If a threat actor manipulated the data that drove the production of a company's flagship product, the result would have an impact far greater on the company's reputation and financial wellbeing than most realise.

To guard against this type of compromise, IoT manufacturers must assume they are deploying in hostile environments and build devices to defend themselves.

Those managing the environments also need to presume the devices are easily compromised and perimeter owners must be prepared to prevent someone from getting to those connected devices. Ultimately it's imperative that IT professionals validate and make sure that the confidentiality, integrity, and availability of the data in the systems are intact from a cybersecurity perspective.

Increased reliance on data sciences

Speed is always a factor when it comes to security.

If hackers can outpace IT teams, they can outmanoeuvre them as well.

As online criminals seek to take advantage of security vulnerabilities, organisations must be better at understanding what the situation is, so they have the confidence to take action.

The IT department must be able to identify the signal through the noise.

This is why data science and machine learning will continue to play vital roles in security.

Sometimes, instead of humans telling machines what to look for, machines can tell humans what they think might be happening.

An example of this is if employees scan an ID badge to get into different parts of an organisation, a human could not tell the security team the details of the last 50 scans.

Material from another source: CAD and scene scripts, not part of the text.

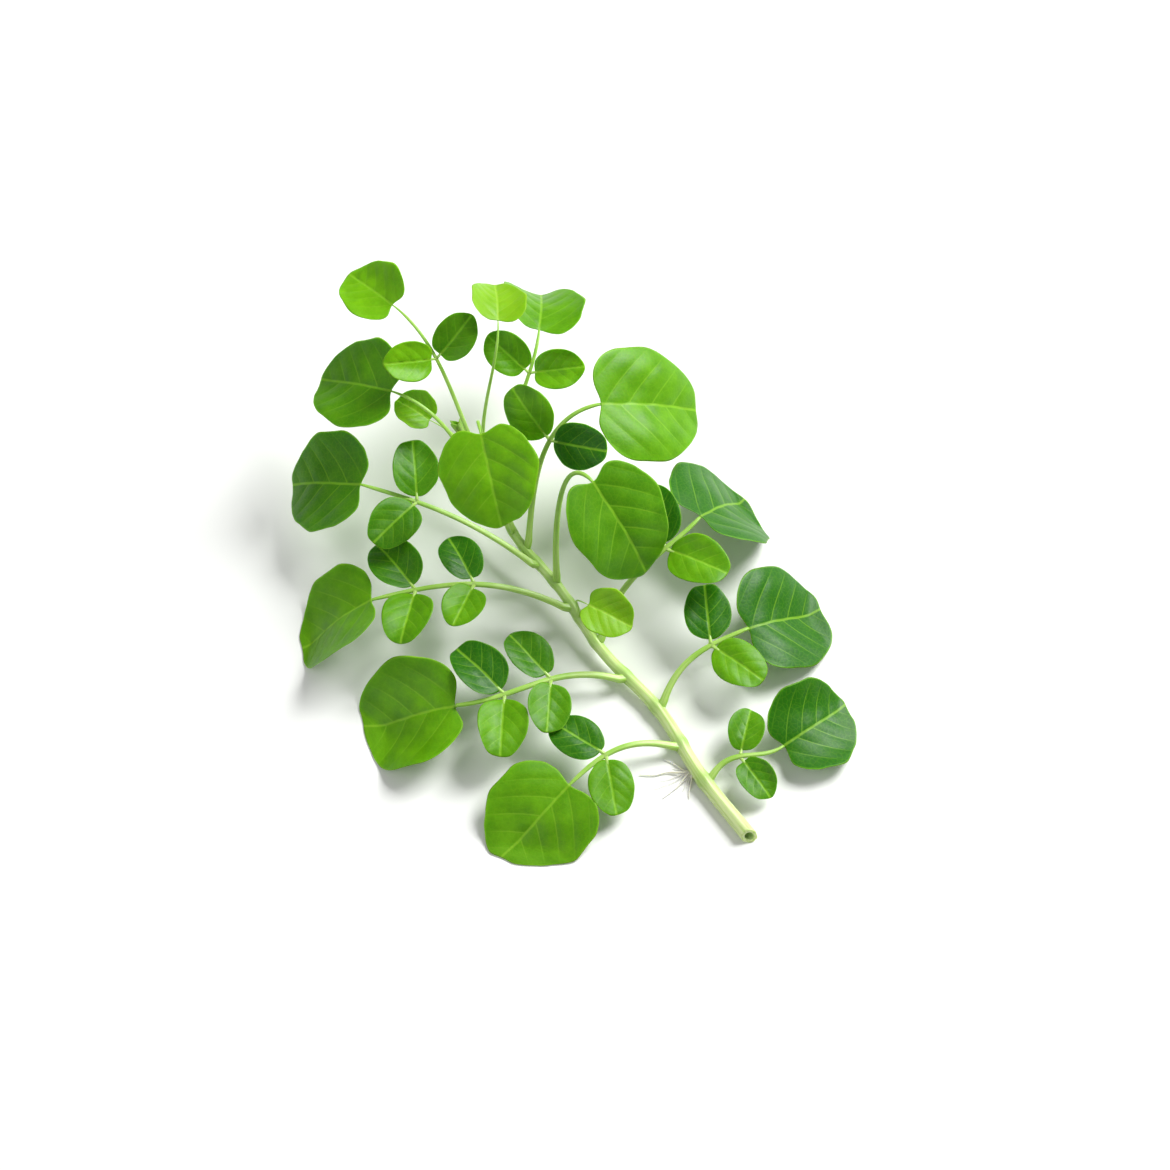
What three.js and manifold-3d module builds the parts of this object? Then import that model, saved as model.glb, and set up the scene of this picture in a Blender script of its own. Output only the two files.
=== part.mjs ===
// One cut sprig of watercress, lying on a flat surface as it does when it is set down.
//
// A hollow main stem runs from its slanting cut end to a growing tip. Pinnate leaves leave it one by one,
// alternately left and right, each with a stalk (its rachis), pairs of side leaflets and a larger, rounder
// end leaflet. The lower leaves lie against the surface and steady the sprig, and the upper ones stand
// clear of it.
//
// Millimetres, +Z up from the surface. The cut end lies towards +X -Y and the growing tip towards -X +Y.

import * as THREE from "three";
import { mergeVertices } from "three/addons/utils/BufferGeometryUtils.js";
import Module from "manifold-3d";

const { degToRad } = THREE.MathUtils;
const UP = new THREE.Vector3(0, 0, 1);

// ---------------------------------------------------------------------------------------------- dimensions

// Puts the middle of the sprig's footprint on the origin.
const ORIGIN_SHIFT = new THREE.Vector3(-13.6, -9, 0);

// The stem's centreline: flat on the surface at first, then rising to the tip.
const STEM_ROUTE = [
  [58, -60, 1.9],
  [46, -43, 1.9],
  [36, -25, 2.1],
  [22, -9, 3.6],
  [11, 8, 6.0],
  [0, 21, 9.5],
  [-7, 35, 14.0],
  [-13, 44, 20.0],
];
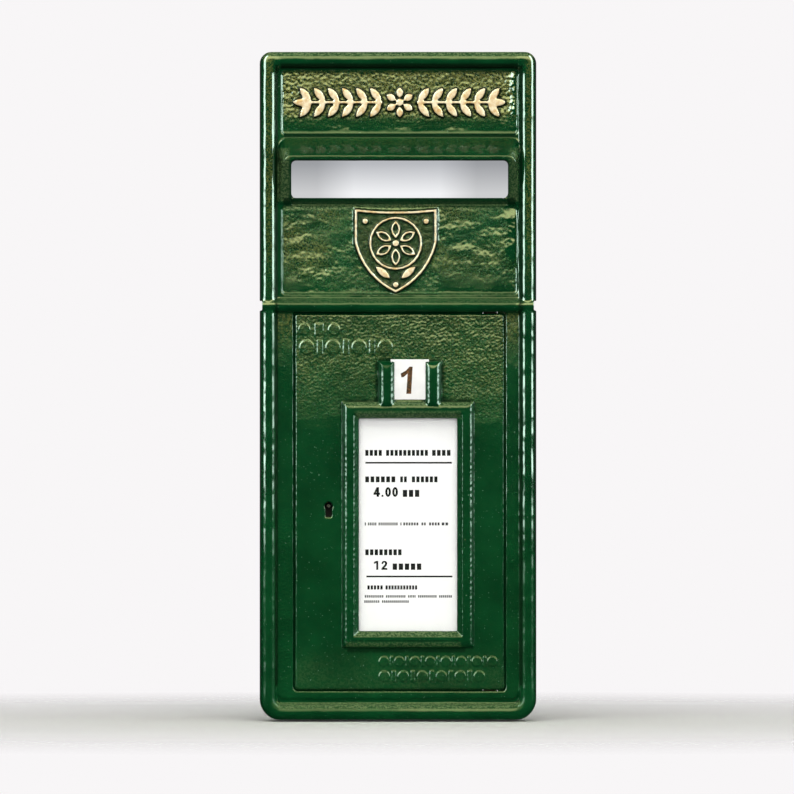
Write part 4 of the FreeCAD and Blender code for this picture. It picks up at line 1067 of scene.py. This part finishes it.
def clad(piece, *materials):
    """Give a piece its materials."""
    piece.data.materials.clear()
    for material in materials:
        piece.data.materials.append(material)


def enamelled(piece, glossy, blurred):
    """Give a casting its two enamels, the blurred one where the casting is rough."""
    clad(piece, glossy, blurred)
    mesh = piece.data
    grain = np.zeros(len(mesh.vertices))
    mesh.attributes["grain"].data.foreach_get("value", grain)
    corners, starts = face_corners(mesh)
    rough = grain[corners[starts]] > BLURRED_ABOVE_GRAIN
    mesh.polygons.foreach_set("material_index", rough.astype(np.int32))


def plate(name, outlines, heights_mm):
    """Thin flat shapes drawn as (x, z) outlines in millimetres, from one height to another."""
    made = bmesh.new()
    for outline in outlines:
        back, front = (
            [made.verts.new((x * MM, -height * MM, z * MM)) for x, z in outline]
            for height in heights_mm
        )
        made.faces.new(back)
        made.faces.new(front)
        for corner in range(len(outline)):
            side = (back[corner - 1], back[corner], front[corner], front[corner - 1])
            made.faces.new(side)
    bmesh.ops.recalc_face_normals(made, faces=made.faces)
    mesh = bpy.data.meshes.new(name)
    made.to_mesh(mesh)
    made.free()
    piece = bpy.data.objects.new(name, mesh)
    scene.collection.objects.link(piece)
    return piece


def printed(across, down):
    """A place of the photo, given in its pixels, as x and z in millimetres."""
    x = (across - OBJECT_CENTRE_PX[0]) * MM_PER_PX
    return x, (OBJECT_CENTRE_PX[1] - down) * MM_PER_PX


def block(left, right, top, foot):
    """A rectangle between these pixels."""
    x0, z1 = printed(left, top)
    x1, z0 = printed(right, foot)
    return [(x0, z0), (x1, z0), (x1, z1), (x0, z1)]


def marks(words, share):
    """Rows of plain upright marks, as wide together as words, and this share of their pitch."""
    rows = []
    for left, right, top, foot, count in words:
        pitch = (right - left) / count
        for number in range(count):
            start = left + pitch * number
            rows.append(block(start, start + pitch * share, top, foot))
    return rows


def numeral(shape, left, top, wide, tall):
    """One outline of a plain numeral."""
    return [printed(left + across * wide, top + down * tall) for across, down in shape]


def zero(left):
    """A plain oval zero, in two halves."""
    half_wide, half_tall = (size / 2 for size in ZERO_SIZE_PX)
    halves = []
    for side in (-1, 1):
        half = []
        for inset, order in ((0.0, 1), (ZERO_STROKE_PX, -1)):
            for step in range(ZERO_STEPS + 1)[::order]:
                turn = math.pi * step / ZERO_STEPS
                across = side * math.sin(turn) * (half_wide - inset)
                down = -math.cos(turn) * (half_tall - inset)
                half.append(printed(left + half_wide + across, ZERO_TOP_PX + half_tall + down))
        halves.append(half)
    return halves


def lamp(name, place, wide, tall, watts, tint):
    """A soft studio light that points at the middle, and isn't mirrored in the gloss."""
    data = bpy.data.lights.new(name, "AREA")
    data.shape = "RECTANGLE"
    data.size = wide
    data.size_y = tall
    data.energy = watts
    data.color = tint
    light = bpy.data.objects.new(name, data)
    scene.collection.objects.link(light)
    light.location = place
    light.rotation_euler = (-Vector(place)).to_track_quat("-Z", "Y").to_euler()
    light.visible_camera = False
    light.visible_glossy = False


# The camera, square in front of the casting
camera_data = bpy.data.cameras.new("camera")
camera_data.sensor_width = SENSOR_MM
camera_data.lens = SENSOR_MM * CAMERA_DISTANCE / (PICTURE_PX * MM_PER_PX * MM)
camera = bpy.data.objects.new("camera", camera_data)
scene.collection.objects.link(camera)
middle_x, middle_z = printed(PICTURE_PX / 2, PICTURE_PX / 2)
camera.location = (middle_x * MM, -CAMERA_DISTANCE, middle_z * MM)
camera.rotation_euler = (math.radians(90), 0, 0)
scene.camera = camera

# Dressed castings
smooth_enamel = enamel("green_enamel", GLOSS_BLUR)
rough_enamel = enamel("rough_enamel", ROUGH_GLOSS_BLUR)
front = dressed_front()
enamelled(front, smooth_enamel, rough_enamel)
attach(front, "front")
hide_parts("front_casting")
door = dressed_door()
enamelled(door, smooth_enamel, rough_enamel)
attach(door, "door")
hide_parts("door_casting")

# Plain CAD pieces
finishes = {name: plain(name, **settings) for name, settings in FINISHES.items()}
for name, finish in WORN.items():
    clad(nodes[name], finishes[finish])
window = Shader("window_clear")
window.set(Base_Color=colour(*WINDOW_TINT), Roughness=0.03, Alpha=0.04, IOR=1.5)
clad(nodes["notice_window"], window.material)

# The card, its print as plain marks, rules and numerals
card = plate("printed_card", [CARD_OUTLINE_MM], CARD_H_MM)
clad(card, finishes["card_paper"])
bold = marks(BOLD_WORDS_PX, BOLD_MARK_SHARE) + [block(*rule) for rule in RULES_PX]
for shapes, *place in NUMERALS_PX:
    bold += [numeral(shape, *place) for shape in shapes]
for left_px in ZEROS_PX:
    bold += zero(left_px)
print_bold = plate("print_bold", bold, INK_H_MM)
clad(print_bold, finishes["print_ink"])
print_faint = plate("print_faint", marks(FAINT_WORDS_PX, FAINT_MARK_SHARE), INK_H_MM)
clad(print_faint, finishes["print_faint_ink"])
for piece in (card, print_bold, print_faint):
    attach(piece, "door")
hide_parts("notice_card")

# The numeral on the tablet
number_paint = Shader("number_paint")
number_tone = number_paint.clouds(number_paint.object_place(), *NUMBER_CLOUDS)
number_tints = [colour(*tint) for tint in NUMBER_TINTS]
number_paint.set(Base_Color=number_paint.mix(number_tone, *number_tints), Roughness=0.35)
number_outline = [printed(*corner) for corner in TABLET_NUMERAL_PX]
tablet_number = plate("tablet_number", [number_outline], NUMBER_H_MM)
clad(tablet_number, number_paint.material)
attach(tablet_number, "door")

# The floor, which fades out with the distance from its middle
floor_data = bpy.data.meshes.new("floor")
disc = bmesh.new()
bmesh.ops.create_circle(disc, cap_ends=True, segments=FLOOR_SIDES, radius=FLOOR_RADIUS)
disc.to_mesh(floor_data)
disc.free()
floor = bpy.data.objects.new("floor", floor_data)
scene.collection.objects.link(floor)
floor.location = (0, 0, FLOOR_Z_MM * MM)
floor.visible_glossy = False
ground = Shader("floor_white")
stretched = ground.add(
    "ShaderNodeVectorMath", {"operation": "MULTIPLY"}, i0=ground.object_place(), i1=FLOOR_STRETCH
)
length = ground.add("ShaderNodeVectorMath", {"operation": "LENGTH"}, i0=stretched.outputs[0])
ground.set(Base_Color=colour(*FLOOR_TINT), Roughness=FLOOR_ROUGHNESS)
fade = ground.between(length.outputs["Value"], *FLOOR_FADE)
clear = ground.add("ShaderNodeBsdfTransparent").outputs[0]
both = ground.add("ShaderNodeMixShader", None, i0=fade, i1=ground.surface.outputs[0], i2=clear)
ground.tree.links.new(both.outputs[0], ground.tree.nodes["Material Output"].inputs["Surface"])
clad(floor, ground.material)

# The studio: what the gloss picks up, what lights everything else and what the camera sees
sky = Sky("studio")
scene.world = sky.world
sides = sky.math("ADD", sky.pane(*LEFT_PANE), sky.pane(*RIGHT_PANE))
rear = sky.between(sky.math("ABSOLUTE", sky.turn), *REAR_TURNS)
gloss = sky.glow(sky.pane(*WARM_PANE), WARM, WARM_STRENGTH)
gloss = sky.plus(gloss, sky.glow(sides, COOL, COOL_STRENGTH))
gloss = sky.plus(gloss, sky.glow(rear, WHITE, REAR_STRENGTH))
gloss = sky.plus(gloss, sky.light(DIM, DIM_STRENGTH))
fill = sky.light(WHITE, FILL_STRENGTH)
shade = sky.mix(sky.between(sky.rise, *SHADE_RISE), colour(*SHADE_TOP), colour(*SHADE_FOOT))
corners = sky.math("MULTIPLY", sky.between(sky.across, *SHADE_ENDS), SHADE_CORNER_SHARE)
shade = sky.mix(corners, shade, colour(*SHADE_CORNER))
slot = sky.math(
    "MULTIPLY", sky.between(sky.across, *SLOT_ACROSS, 1.0, 0.0), sky.span(sky.rise, *SLOT_RISE)
)
backdrop = sky.light(sky.mix(slot, colour(*BACKDROP), shade), 1.0)
rays = sky.add("ShaderNodeLightPath")
unseen = sky.choose(rays.outputs["Is Glossy Ray"], fill, gloss)
everything = sky.choose(rays.outputs["Is Camera Ray"], unseen, backdrop)
sky.add("ShaderNodeOutputWorld", None, Surface=everything)
for settings in LAMPS:
    lamp(*settings)

scene.view_settings.view_transform = "Standard"
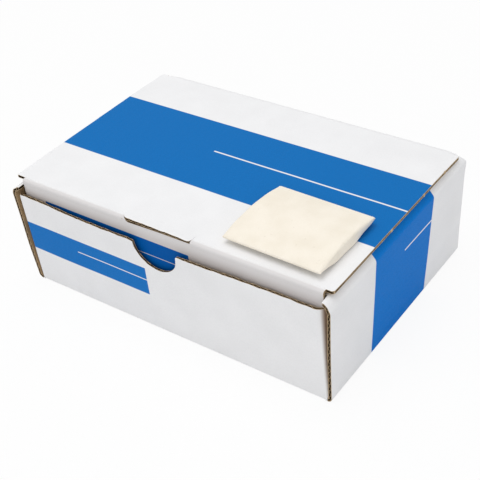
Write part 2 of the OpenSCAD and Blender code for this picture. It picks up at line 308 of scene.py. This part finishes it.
class Panel:
    """A piece of corrugated board. where(u, v, t) places it, with u across the flutes, v along them and t out from
    the inner face. raw names its cut edges, of u0, u1, v0 and v1. Face kinds: 0 outside, 1 inside, 2 cut, 3 core."""

    def __init__(self, name, where, u, v0, v1, raw=(), nv=14, crush=0.14, crush_u=0.34, seed=1, plies=True):
        self.name, self.where, self.raw, self.seed = name, where, raw, seed
        self.crush = crush if callable(crush) else level(crush)
        self.crush_u = crush_u
        self.v0 = v0 if callable(v0) else level(v0)
        self.v1 = v1 if callable(v1) else level(v1)
        self.verts, self.faces, self.mats, self.count = [], [], [], 0
        u = np.asarray(u, float)
        self.lo, self.hi = u[0], u[-1]
        s = 0.5 - 0.5 * np.cos(np.linspace(0, math.pi, nv + 1))
        if not plies:
            self.sheet(u, s, level(0), level(BOARD), (1, 0))
            return
        self.sheet(u, s, level(BOARD - FACING), level(BOARD), (3, 0))
        self.sheet(u, s, level(0), level(FACING), (1, 3))
        # The fluted ply, as far in from each cut edge as can be seen
        fine = columns(self.lo, self.hi, 0.36, u)
        reach = min(1.0, 7.0 / (self.v1(u).max() - self.v0(u).min()))
        if "v0" in raw:
            self.ply(fine, np.linspace(0, reach, 5))
        if "v1" in raw:
            self.ply(fine, np.linspace(1 - reach, 1, 5))
        if "u0" in raw:
            self.ply(columns(self.lo, self.lo + 1.2 * PITCH, 0.36), s)
        if "u1" in raw:
            self.ply(columns(self.hi - 1.2 * PITCH, self.hi, 0.36), s)
        # A cut along the flutes shows the flank of one of them
        low, high = level(FACING * 0.9), level(BOARD - FACING * 0.9)
        for edge, a, b in (("u0", self.lo + 0.12, self.lo + 0.3), ("u1", self.hi - 0.3, self.hi - 0.12)):
            if edge in raw:
                self.sheet(np.array([a, b]), s, low, high, (2, 2))

    def ply(self, u, s):
        amp = (BOARD - 2 * FACING - PAPER) / 2
        k = 2 * math.pi / PITCH

        def half(x):
            return PAPER / 2 * np.sqrt(1 + (amp * k * np.cos(k * x)) ** 2)

        def mid(x):
            return BOARD / 2 + amp * np.sin(k * x)

        self.sheet(u, s, lambda x: np.maximum(mid(x) - half(x), FACING * 0.8),
                   lambda x: np.minimum(mid(x) + half(x), BOARD - FACING * 0.8), (3, 3))

    def squeeze(self, u, v, t):
        """The cut pinches the board together along its raw edges."""
        c = np.zeros(u.shape)
        crush = self.crush(u)
        for edge, away, amount in (("v0", v - self.v0(u), crush), ("v1", self.v1(u) - v, crush),
                                   ("u0", u - self.lo, self.crush_u), ("u1", self.hi - u, self.crush_u)):
            if edge in self.raw:
                c = np.maximum(c, amount * np.exp(-np.abs(away) / 0.9) * (1 + 0.5 * sines(u, v, self.seed, 9.0)))
        return BOARD / 2 + (t - BOARD / 2) * (1 - np.minimum(c, 0.95))

    def sheet(self, u, s, low, high, kinds):
        """A slab of the board from low to high, which give t at each column."""
        n, m = len(u), len(s)
        uu, ss = np.meshgrid(u, s, indexing="ij")
        a, b = self.v0(uu), self.v1(uu)
        vv = a + ss * (b - a)
        pts = np.concatenate([self.where(uu, vv, self.squeeze(uu, vv, f(uu))).reshape(-1, 3) for f in (low, high)])
        quad, edges = grid_faces(n, m)
        faces = np.concatenate([quad[:, ::-1], quad + n * m, edges])
        mats = np.full(len(faces), 2)
        mats[:len(quad)] = kinds[0]
        mats[len(quad): 2 * len(quad)] = kinds[1]
        # All faces are turned round if the sum below is negative. The edges are wound against the broad faces, so
        # the sum isn't the slab's volume, and one of the two kinds ends up facing in. Which one differs from piece
        # to piece; report.md lists them under "Known fault".
        tri = pts[faces]
        total = np.einsum("ij,ij->i", np.cross(tri[:, 0], tri[:, 1]), tri[:, 2])
        total = total + np.einsum("ij,ij->i", np.cross(tri[:, 0], tri[:, 2]), tri[:, 3])
        if total.sum() < 0:
            faces = faces[:, ::-1]
        self.verts.append(pts)
        self.faces.append(faces + self.count)
        self.mats.append(mats)
        self.count += len(pts)

    def add(self, other):
        """Takes in another panel of the same piece."""
        self.verts += other.verts
        self.faces += [f + self.count for f in other.faces]
        self.mats += other.mats
        self.count += other.count

    def build(self, outside, inside, slot):
        verts, faces, mats = (np.concatenate(part) for part in (self.verts, self.faces, self.mats))
        obj = mesh_object(self.name, verts, faces, [outside, inside, M_CUT, M_CORE], mats)
        return obj


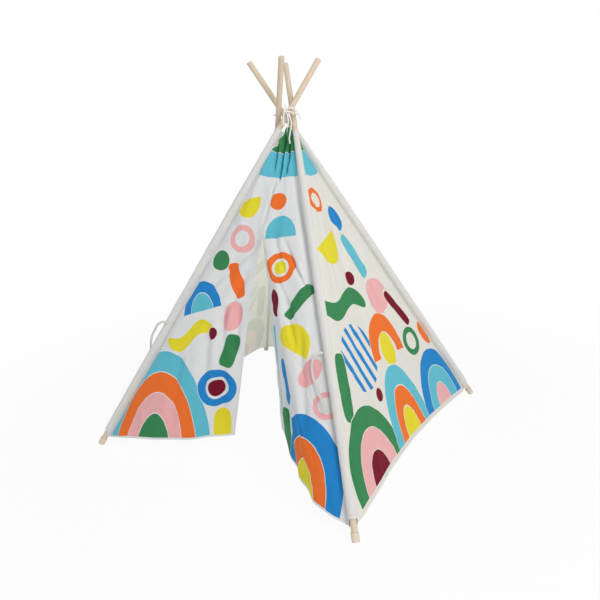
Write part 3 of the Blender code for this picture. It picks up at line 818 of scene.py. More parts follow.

This is where machine learning can give insights into ground truth, processing large amounts of data to identify anomalies humans can't easily detect.

Fundamental shifts in how we deliver security

Traditionally, a software developer writes a piece of code, secures it, searches for vulnerabilities and reviews it.

DevOps is about continuous integration and continuous deployment, and DevSecOps is about attaching security to that process.

There's a perception that security and DevOps are a bad match, because of how security is delivered today, it is.

Like DevOps, security is all about speed, and IT teams now have to modernise how they deliver and support a DevOps process.

In the near future, security is going to experience more automation and will move earlier in the development process.

Security is not an IT issue – it's a business imperative, security teams need to start thinking like software developers to find ways to automate what we do in a way that allows us to assert that the code is safe.

Risk reduction relies on confidence

The old way of thinking is, “If it ain't broke, don't fix it,” but to be secure, organisations need to take a proactive approach - “Fix it before it breaks.

Fear, uncertainty, and doubt have led to inaction, and if IT teams are not preventing or responding to threats, they are not reducing risk.

Orchestration and automation provide the ability to contextualise the data so IT teams have the confidence to act.

Businesses are moving beyond adding new security controls for each new threat and investing in data sciences and collaboration that act on observations instead of inferences.

Moving forward, organisations will face new challenges as they adopt technological advances that help automate their processes, with proactive thinking businesses will be better equipped to defend evolving security threats.